Est-ce le coup de grâce pour la filière électronucléaire ?

Le cas de Hinkley Point n’est sans doute pas la dernière tentative de la part des opérateurs de la filière électronucléaire française de lancer la construction de nouvelles centrales.  En particulier, le gouvernement français, au nom de la défense de ses fleurons, et sans doute des 200.000 emplois de la filière, semble disposé à lancer la construction de nouvelles centrales sur son territoire. Mais il apparait chaque jour davantage que ceci est irrationnel. A la folie écologique que constitue cette filière qui fait peser sur les générations futures le poids de la gestion des déchets nucléaires, à la folie plus directe d’un risque d’accident nucléaire, se couple désormais une folie économique. Les centrales EPR ne sont pas rentables !

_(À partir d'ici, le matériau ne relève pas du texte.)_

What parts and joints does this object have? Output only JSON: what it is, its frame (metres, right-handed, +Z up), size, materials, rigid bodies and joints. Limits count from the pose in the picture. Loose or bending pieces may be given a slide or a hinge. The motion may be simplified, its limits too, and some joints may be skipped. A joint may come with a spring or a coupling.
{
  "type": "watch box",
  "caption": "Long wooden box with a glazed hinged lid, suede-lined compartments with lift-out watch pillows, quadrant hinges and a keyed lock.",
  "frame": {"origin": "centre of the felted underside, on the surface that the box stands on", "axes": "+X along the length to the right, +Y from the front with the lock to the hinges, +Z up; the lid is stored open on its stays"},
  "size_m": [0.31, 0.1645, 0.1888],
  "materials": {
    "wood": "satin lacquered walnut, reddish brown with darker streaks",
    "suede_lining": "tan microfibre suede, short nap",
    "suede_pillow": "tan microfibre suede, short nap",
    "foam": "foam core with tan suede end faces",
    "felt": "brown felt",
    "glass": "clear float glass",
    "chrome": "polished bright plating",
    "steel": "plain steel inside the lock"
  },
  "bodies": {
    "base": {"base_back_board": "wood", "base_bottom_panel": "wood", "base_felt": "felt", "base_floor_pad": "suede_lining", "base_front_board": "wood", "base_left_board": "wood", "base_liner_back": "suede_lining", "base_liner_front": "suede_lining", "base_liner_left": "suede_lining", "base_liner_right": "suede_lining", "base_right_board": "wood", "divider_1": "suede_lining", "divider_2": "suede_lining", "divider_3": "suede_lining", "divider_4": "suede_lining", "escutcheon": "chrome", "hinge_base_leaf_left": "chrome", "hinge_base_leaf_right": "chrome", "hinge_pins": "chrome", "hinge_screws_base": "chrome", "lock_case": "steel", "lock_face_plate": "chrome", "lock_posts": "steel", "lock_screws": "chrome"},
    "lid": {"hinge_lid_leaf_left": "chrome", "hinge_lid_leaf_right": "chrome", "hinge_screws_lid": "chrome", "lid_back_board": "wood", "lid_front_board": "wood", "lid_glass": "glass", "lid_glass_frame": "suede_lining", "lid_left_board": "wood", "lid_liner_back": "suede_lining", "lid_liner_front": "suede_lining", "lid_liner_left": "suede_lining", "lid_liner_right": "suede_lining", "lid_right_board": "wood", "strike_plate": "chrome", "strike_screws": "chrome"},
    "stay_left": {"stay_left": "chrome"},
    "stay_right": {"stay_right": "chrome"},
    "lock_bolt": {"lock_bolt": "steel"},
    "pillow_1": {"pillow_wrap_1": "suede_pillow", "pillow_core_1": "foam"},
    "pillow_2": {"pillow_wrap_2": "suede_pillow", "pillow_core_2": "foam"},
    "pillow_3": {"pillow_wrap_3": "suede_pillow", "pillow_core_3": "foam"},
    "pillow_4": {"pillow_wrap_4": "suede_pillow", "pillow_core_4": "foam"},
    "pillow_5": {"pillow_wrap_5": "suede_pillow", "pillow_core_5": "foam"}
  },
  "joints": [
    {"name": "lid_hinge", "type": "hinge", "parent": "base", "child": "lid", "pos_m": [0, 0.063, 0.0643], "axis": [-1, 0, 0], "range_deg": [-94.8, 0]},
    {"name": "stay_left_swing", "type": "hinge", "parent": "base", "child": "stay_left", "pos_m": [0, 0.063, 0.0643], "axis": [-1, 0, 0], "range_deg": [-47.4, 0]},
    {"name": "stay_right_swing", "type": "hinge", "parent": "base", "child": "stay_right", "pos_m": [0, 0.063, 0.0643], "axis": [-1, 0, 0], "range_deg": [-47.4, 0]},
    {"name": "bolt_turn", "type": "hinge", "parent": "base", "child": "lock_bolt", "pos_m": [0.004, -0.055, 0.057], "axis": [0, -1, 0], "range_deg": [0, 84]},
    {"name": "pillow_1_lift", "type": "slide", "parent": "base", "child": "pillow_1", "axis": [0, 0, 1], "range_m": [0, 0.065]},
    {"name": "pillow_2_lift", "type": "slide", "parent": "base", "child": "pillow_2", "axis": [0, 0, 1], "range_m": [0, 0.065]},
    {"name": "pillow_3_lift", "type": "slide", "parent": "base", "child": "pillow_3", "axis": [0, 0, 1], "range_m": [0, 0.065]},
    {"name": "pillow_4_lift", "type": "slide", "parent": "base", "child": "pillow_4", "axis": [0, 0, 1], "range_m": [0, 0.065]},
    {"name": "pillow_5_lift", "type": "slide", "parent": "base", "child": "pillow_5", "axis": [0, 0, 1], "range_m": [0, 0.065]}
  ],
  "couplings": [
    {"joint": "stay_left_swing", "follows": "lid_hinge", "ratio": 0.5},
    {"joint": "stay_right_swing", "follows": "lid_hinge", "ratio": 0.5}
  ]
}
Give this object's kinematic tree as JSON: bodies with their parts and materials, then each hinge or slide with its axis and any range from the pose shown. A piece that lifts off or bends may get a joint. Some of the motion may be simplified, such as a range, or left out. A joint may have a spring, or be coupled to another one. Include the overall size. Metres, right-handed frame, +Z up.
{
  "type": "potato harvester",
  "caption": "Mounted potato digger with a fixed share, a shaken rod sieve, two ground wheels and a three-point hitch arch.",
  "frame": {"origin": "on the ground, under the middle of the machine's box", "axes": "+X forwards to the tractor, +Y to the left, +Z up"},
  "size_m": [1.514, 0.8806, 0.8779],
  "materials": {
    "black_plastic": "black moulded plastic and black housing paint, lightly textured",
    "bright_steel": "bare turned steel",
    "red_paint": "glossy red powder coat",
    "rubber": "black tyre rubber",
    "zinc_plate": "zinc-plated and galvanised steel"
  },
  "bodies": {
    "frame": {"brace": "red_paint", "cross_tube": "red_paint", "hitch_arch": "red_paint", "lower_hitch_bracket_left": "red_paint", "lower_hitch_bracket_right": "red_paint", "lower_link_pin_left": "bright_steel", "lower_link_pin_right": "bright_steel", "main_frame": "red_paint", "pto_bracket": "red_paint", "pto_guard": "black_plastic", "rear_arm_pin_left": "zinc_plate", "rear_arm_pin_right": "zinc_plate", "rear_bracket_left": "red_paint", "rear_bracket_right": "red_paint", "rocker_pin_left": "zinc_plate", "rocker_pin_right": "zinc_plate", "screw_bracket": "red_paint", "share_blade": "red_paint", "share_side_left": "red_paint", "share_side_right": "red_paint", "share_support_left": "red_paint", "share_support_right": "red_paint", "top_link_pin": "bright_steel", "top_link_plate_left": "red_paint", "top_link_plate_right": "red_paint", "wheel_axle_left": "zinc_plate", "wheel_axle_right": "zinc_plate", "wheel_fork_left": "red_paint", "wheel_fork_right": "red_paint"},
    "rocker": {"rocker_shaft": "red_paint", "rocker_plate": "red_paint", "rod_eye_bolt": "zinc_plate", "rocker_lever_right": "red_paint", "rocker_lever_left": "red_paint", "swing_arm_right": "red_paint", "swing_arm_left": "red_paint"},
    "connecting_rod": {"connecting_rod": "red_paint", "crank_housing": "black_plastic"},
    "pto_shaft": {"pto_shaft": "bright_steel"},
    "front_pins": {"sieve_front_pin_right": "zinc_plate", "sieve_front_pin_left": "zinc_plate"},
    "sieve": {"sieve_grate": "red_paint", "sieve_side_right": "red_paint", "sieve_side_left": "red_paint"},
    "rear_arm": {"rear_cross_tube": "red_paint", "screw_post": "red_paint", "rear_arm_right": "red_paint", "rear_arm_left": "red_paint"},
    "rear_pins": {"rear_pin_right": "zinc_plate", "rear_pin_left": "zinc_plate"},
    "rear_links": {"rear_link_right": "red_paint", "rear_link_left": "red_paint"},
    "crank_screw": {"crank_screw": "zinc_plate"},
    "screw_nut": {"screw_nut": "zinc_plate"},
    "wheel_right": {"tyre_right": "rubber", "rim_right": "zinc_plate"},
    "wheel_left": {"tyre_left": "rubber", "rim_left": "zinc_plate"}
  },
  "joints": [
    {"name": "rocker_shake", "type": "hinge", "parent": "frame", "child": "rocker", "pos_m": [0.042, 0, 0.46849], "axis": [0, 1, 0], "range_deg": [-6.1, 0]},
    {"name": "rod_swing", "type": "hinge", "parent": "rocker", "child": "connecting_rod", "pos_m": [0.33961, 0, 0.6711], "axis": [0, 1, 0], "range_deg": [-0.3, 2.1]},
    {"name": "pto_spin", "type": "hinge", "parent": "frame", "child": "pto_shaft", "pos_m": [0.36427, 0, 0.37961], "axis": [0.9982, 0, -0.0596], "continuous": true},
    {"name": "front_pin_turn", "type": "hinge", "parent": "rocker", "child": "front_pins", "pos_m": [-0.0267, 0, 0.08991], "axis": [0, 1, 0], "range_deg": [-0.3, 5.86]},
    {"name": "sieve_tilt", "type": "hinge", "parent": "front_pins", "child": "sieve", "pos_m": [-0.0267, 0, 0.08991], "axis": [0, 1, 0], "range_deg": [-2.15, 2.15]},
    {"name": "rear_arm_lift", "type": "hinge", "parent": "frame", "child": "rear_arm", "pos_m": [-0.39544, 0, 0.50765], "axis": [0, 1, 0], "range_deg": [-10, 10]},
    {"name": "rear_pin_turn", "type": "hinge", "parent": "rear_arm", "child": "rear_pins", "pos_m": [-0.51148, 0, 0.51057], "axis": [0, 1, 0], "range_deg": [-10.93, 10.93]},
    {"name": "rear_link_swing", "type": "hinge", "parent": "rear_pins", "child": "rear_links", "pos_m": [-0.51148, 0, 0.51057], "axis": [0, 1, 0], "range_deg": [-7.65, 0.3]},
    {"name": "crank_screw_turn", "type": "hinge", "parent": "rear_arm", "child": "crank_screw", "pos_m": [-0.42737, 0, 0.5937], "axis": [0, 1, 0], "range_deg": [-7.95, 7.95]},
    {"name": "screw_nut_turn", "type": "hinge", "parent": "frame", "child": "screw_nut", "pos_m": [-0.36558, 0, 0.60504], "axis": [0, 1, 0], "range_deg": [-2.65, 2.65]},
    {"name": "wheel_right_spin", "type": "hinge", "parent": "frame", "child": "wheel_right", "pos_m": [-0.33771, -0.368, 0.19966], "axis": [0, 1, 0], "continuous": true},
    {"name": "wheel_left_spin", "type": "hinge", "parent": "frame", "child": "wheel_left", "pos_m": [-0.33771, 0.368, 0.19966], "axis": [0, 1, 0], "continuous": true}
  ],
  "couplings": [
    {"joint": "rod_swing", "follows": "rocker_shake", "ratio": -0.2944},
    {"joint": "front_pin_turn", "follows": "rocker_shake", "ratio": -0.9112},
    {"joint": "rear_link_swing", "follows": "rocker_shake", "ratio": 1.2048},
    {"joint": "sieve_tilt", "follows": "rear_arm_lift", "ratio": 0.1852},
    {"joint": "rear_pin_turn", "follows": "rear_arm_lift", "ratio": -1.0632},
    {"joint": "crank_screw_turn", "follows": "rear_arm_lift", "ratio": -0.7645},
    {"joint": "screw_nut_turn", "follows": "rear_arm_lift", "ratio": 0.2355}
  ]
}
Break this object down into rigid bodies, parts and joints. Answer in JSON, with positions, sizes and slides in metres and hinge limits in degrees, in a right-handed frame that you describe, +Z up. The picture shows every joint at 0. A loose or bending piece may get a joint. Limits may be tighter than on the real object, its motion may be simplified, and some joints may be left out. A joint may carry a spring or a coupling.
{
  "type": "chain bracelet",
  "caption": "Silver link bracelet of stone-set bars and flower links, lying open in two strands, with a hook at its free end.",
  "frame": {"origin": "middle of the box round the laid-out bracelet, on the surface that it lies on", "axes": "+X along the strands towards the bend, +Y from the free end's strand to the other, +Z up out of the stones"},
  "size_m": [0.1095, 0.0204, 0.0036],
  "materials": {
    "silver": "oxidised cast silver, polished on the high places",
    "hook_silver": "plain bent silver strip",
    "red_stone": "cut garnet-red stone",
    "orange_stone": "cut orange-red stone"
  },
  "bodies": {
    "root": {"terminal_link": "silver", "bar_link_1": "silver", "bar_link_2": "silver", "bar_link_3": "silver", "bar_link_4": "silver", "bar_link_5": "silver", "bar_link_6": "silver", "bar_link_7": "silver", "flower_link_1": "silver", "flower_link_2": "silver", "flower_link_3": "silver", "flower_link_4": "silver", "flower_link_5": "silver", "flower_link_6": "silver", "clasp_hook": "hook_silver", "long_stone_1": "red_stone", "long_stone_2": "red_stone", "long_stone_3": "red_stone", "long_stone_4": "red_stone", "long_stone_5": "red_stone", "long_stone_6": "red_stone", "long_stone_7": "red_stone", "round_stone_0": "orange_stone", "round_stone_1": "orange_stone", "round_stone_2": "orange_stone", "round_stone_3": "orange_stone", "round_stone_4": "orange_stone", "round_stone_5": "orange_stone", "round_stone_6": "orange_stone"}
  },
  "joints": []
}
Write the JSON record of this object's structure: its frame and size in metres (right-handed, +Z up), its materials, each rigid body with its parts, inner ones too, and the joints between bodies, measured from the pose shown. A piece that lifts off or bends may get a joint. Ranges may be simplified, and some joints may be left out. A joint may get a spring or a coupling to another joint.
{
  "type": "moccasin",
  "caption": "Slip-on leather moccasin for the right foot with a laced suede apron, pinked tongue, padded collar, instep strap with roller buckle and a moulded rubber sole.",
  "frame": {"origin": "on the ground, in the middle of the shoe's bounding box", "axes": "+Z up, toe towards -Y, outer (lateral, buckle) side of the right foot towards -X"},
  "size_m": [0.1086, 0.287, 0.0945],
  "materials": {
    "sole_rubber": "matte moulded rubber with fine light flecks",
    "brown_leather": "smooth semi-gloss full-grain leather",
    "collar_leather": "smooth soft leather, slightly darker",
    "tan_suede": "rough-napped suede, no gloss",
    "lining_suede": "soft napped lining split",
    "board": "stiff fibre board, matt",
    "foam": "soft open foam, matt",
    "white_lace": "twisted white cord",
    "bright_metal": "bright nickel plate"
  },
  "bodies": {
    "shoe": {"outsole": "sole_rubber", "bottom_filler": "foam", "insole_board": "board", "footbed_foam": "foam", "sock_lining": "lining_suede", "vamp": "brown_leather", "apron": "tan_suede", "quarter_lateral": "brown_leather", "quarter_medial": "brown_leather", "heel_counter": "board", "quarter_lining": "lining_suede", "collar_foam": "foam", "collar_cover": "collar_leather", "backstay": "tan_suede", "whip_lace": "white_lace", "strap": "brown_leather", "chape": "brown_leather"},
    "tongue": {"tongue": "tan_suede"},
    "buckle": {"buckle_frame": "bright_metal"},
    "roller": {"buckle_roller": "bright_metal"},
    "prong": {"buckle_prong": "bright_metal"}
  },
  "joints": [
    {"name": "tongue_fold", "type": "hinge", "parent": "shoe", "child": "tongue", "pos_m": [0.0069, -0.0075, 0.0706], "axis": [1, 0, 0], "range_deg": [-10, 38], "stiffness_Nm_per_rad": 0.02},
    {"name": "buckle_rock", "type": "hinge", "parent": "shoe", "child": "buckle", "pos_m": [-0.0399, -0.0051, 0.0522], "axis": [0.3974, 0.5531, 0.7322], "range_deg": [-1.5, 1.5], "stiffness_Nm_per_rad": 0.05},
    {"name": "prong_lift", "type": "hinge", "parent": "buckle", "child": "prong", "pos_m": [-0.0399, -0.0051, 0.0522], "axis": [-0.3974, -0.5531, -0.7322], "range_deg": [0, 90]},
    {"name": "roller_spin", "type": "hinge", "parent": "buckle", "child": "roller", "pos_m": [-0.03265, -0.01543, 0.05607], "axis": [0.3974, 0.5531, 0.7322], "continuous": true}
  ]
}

En se comportant à la fois en entrepreneur et en garant du programme nucléaire, l’État français a organisé l’irresponsabilité financière des opérateurs de la filière, en témoigne ce coup de poker fou d’EDF. Mais il devient de plus en plus compliqué d’associer d’autres gouvernements à cette folie. En conséquence, ces opérateurs sont dans une santé financière de plus en plus catastrophique.  Ne pas trouver de nouveaux débouchés à l’étranger signifiera probablement leur arrêt de mort à terme.

Quel avenir pour le nucléaire chez nous ?

A travers ses 7 centrales gérées par Engie (ex GDF-Suez), la Belgique est en première ligne si la filière nucléaire française venait à imploser. Engie n’en est pas un acteur majeur mais il sera directement impacté.

Certains vantent la technologie nucléaire française comme étant remarquable. A ce stade, ce qui semble remarquable est le fait qu’elle soit encore en vie. Ceci s’explique par deux facteurs principaux.  Il y a tout d’abord le soutien massif de l’Etat. Il y a par ailleurs des artifices comptables permettant de reporter les coûts liés au risque et au démantèlement dans un avenir tellement lointain et incertain qu’ils ne sont pas inscrits dans les comptes ce qui permet, à court terme, de tenir la navire à flot. 

Le prochain artifice qui s’annonce n’est pas uniquement comptable. Il s’agit de la prolongation des centrales au-delà de leur durée de vie prévue.  Cet artifice pourrait bien avoir des conséquences incommensurables si un accident devait survenir. 

C’est pourquoi, en Belgique comme en France, nous devons nous battre contre la prolongation de ces centrales.  C’est le plus sûr moyen d’enfin mettre fin à la filière électronucléaire.